When it comes time to renovate your existing home or build a new one, there are lots of important decisions to make. How will your home be used? How much space do you need? How will that space be divided? While traditional home design relies on multiple independent spaces existing side-by-side, this paradigm is slowly changing. From movable walls and sliding rooms through to rooftops that open to the sky, transforming homes allow people to adapt their domestic space to meet the needs of their lifestyle.

Home design has gone through a number of phases over the years, from small discrete rooms through to open-plan living spaces. While large houses generally consist of multiple independent spaces, not everyone wants or needs a large home. Adaptive architecture is all about working with existing spatial constraints in order to create workable rooms with multiple functionality. With apartment living getting more common around the world and large suburban homes more expensive than ever before, people are learning to change their lives by thinking inside the box.

Movable walls are the most common example of transforming spaces, including partitions between kitchen and living areas and walls between inside and outside spaces. Movable walls are a great way to change your home on a daily basis, with small cosy rooms transforming into large modern spaces with the slide of a hand or push of a button. Along with being a great lifestyle solution, movable walls can also help you to save money on heating bills during the winter months.

While movable walls have been around since the 60s and 70s through designers such as Joe Colombo and Ken Isaacs, the idea of the transforming home has entered new territory in the last few years. Spatial limitations and new high-tech materials have helped architects get more adventurous, with examples including retractable rooftops, sliding bedrooms, and transforming furniture. The Sharifi-Ha house in Tehran by Nextoffice is one of the best examples of this new paradigm, with three wooden boxes within a fixed space able to rotate and extend outward with the push of a button.

Adaptive homes are not just clever space-saving solutions, they're also a great way to work with the natural environment instead of fighting against it. The D*Haus concept is a fantastic example that takes its cues from a mathematical problem, with the structure folding into eight configurations to alter the amount of heat and sunlight entering the building. With thick insulated walls in winter and glazed glass panels in summer, the occupants of these clever houses really can have the best of both worlds.
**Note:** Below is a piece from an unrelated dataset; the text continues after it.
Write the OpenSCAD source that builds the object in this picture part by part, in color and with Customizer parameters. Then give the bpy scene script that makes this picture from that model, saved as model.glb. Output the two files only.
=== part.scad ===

If you think about it, you are only ever in one room at a time. While this concept needs to be extended to meet the needs of large family groups, we never inhabit all of our space all the time. The modern transforming home is all about taking advantage of the space we do have to meet the needs of our lifestyle and climate. While not everyone will want to live in a high-tech transforming home, the ideas of adaptability and flexibility will continue to filter down into home design and renovation projects.